Change
Introduction
When a UTXO is spent, it must be consumed entirely. If the value of the UTXO is greater than the amount being spent, then the difference in the amount must be allocated to a new address that the spender owns; this is a change address.
For example if a customer would like to buy a candy bar from a store for $1 but they only have a $20 bill. The customer cannot pay a partial denomination of the $20 bill; they must pay with the full bill and the merchant must give the customer change back. The merchant owes the customer $19 in this case. Bitcoin works in this same manner.
Typical example
In a standard payment scenario, the sender consumes a single UTXO, paying the spending amount to the receiver's address, then receiving the change into a new address that they control to take advantage of privacy.
An example of this type of transaction can be viewed here.
Change back to spending address
In a naive implementation, the sender consumes a single UTXO as in the previous example, with the only difference being to receive the change into the same spending address. This means of transacting is not recommended as it does not take advantage of Bitcoin's privacy model.

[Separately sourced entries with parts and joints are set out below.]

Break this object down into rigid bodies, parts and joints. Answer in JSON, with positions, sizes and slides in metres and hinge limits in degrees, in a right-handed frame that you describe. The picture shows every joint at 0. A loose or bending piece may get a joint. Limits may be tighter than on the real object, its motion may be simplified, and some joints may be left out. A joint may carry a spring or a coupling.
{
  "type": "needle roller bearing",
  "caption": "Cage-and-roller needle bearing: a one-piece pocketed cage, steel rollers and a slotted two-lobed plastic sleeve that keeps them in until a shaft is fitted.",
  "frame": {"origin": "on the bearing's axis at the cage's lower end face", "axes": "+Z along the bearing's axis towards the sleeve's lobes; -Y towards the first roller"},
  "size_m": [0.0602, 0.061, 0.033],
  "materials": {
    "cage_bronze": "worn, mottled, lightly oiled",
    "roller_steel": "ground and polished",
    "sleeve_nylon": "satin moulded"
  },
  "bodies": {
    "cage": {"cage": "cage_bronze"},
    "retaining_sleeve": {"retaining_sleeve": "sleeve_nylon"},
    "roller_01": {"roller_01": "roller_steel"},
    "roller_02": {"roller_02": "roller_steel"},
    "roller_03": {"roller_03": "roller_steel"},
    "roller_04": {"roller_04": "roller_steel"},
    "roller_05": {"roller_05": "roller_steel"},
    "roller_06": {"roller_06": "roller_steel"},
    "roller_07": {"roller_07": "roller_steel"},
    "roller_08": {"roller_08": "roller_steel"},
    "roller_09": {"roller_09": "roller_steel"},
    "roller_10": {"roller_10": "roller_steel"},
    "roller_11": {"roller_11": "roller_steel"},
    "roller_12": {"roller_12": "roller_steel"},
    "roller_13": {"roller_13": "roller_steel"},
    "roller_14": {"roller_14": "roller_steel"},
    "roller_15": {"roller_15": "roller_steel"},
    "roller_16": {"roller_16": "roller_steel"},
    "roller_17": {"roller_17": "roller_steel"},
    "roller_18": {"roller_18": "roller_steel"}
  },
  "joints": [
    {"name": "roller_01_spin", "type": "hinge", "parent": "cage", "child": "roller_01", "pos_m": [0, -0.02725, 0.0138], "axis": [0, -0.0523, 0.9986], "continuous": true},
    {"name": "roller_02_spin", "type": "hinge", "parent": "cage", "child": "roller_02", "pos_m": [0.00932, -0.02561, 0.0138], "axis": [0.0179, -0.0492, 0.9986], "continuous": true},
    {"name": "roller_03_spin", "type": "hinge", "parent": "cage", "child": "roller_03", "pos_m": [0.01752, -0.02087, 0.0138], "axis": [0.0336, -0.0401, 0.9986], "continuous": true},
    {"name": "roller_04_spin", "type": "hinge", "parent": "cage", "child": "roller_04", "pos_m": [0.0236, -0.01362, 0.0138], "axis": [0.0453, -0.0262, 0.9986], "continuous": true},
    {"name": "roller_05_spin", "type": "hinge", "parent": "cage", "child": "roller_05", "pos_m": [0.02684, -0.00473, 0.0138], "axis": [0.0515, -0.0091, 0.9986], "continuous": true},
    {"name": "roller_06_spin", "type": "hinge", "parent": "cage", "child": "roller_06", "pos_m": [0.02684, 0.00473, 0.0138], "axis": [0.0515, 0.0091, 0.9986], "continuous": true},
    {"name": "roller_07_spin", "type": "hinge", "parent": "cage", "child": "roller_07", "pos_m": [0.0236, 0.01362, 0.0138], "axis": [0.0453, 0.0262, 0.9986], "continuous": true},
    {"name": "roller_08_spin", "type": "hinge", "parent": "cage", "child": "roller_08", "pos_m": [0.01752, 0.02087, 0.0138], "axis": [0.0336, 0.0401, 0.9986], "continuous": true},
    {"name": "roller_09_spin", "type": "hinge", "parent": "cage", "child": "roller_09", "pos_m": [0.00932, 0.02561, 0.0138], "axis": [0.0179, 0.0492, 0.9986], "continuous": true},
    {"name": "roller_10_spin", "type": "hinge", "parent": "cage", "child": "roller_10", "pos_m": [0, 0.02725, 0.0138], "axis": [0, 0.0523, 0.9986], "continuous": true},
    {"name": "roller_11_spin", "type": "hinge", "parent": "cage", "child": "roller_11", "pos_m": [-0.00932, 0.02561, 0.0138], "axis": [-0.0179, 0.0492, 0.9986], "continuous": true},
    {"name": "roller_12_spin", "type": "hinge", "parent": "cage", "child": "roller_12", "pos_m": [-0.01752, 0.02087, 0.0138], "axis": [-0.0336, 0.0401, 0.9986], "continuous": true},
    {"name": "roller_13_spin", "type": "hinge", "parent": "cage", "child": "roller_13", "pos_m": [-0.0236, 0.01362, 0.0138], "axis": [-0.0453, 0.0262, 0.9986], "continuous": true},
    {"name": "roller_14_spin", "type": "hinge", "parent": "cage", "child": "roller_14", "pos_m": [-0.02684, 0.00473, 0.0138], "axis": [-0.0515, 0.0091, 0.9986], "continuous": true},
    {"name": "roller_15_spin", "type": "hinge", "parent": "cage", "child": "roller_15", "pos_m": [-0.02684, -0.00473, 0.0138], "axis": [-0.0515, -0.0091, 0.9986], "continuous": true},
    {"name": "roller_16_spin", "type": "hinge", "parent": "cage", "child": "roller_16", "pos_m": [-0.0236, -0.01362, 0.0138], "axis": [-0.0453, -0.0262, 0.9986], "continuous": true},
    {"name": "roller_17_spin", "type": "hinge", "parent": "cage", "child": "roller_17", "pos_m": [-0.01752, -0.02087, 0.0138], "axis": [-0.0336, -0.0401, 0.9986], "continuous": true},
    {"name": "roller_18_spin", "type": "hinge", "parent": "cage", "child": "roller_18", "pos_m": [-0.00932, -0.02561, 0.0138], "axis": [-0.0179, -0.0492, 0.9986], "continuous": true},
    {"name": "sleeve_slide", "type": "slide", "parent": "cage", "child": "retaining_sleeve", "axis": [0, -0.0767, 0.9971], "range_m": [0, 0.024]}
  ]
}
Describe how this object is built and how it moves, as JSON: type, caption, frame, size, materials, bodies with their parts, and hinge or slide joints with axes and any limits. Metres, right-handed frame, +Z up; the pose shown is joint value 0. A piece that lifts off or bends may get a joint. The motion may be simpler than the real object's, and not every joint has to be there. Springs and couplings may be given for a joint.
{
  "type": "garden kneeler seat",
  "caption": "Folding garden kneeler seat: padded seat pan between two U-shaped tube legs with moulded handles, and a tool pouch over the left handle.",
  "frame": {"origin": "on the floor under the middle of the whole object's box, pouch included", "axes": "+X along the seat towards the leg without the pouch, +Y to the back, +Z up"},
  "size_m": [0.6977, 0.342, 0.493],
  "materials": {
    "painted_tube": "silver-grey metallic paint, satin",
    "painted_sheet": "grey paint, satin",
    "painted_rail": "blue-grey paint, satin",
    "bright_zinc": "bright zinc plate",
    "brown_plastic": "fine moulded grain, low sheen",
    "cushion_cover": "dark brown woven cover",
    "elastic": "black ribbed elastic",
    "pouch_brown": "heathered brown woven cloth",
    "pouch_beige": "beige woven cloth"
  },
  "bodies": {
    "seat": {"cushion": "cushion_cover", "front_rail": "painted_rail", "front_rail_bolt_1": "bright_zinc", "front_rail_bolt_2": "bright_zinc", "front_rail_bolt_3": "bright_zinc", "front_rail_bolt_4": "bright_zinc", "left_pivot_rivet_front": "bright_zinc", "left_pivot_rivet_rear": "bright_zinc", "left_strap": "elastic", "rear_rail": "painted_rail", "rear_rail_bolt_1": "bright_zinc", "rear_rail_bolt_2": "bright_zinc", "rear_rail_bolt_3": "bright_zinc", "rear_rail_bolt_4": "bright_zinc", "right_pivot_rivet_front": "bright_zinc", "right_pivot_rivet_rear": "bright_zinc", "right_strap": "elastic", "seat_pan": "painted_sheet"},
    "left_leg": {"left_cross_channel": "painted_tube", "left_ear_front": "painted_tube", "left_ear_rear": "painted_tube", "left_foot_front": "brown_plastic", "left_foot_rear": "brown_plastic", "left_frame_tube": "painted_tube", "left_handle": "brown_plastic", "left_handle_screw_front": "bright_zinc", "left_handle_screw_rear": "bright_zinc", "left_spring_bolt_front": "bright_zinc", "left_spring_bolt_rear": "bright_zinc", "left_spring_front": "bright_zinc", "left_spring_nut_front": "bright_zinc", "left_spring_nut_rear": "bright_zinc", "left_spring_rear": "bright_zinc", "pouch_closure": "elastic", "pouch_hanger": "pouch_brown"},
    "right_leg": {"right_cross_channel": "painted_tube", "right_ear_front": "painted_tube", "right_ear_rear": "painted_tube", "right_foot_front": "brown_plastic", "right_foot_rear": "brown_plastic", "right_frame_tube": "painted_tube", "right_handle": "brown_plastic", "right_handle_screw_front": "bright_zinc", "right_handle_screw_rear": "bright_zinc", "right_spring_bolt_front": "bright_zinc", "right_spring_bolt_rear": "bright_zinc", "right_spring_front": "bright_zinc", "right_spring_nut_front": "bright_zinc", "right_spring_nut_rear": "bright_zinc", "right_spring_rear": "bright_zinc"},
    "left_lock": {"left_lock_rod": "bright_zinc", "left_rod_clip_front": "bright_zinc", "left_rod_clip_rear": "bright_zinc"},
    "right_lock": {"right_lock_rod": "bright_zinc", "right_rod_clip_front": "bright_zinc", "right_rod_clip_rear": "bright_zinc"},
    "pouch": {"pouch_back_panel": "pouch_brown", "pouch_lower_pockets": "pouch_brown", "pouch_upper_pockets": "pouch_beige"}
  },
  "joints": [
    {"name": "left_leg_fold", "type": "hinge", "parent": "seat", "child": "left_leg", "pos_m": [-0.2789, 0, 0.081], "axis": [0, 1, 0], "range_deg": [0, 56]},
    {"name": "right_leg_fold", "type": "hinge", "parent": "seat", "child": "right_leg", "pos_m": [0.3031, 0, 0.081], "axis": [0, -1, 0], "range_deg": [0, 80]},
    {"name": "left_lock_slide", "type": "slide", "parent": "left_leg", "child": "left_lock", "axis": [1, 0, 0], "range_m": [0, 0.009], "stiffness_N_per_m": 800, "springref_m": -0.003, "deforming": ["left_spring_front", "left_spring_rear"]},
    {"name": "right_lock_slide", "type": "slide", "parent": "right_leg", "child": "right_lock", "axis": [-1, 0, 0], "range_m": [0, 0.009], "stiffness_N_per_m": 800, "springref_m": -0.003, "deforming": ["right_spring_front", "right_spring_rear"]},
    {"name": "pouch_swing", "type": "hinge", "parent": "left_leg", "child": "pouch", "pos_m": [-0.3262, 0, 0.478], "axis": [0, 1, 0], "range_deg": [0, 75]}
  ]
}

An example of this is here.
Consolidating UTXOs
In some cases, the spender may have many UTXOs that they would like to consolidate. This has the added benefit of reducing the network's total UTXOs, thus shrinking the database that all nodes must maintain. On the other hand the computation for processing these inputs could be high. Potentially miners could process these types of transactions at a lower rate.
An example can be found here.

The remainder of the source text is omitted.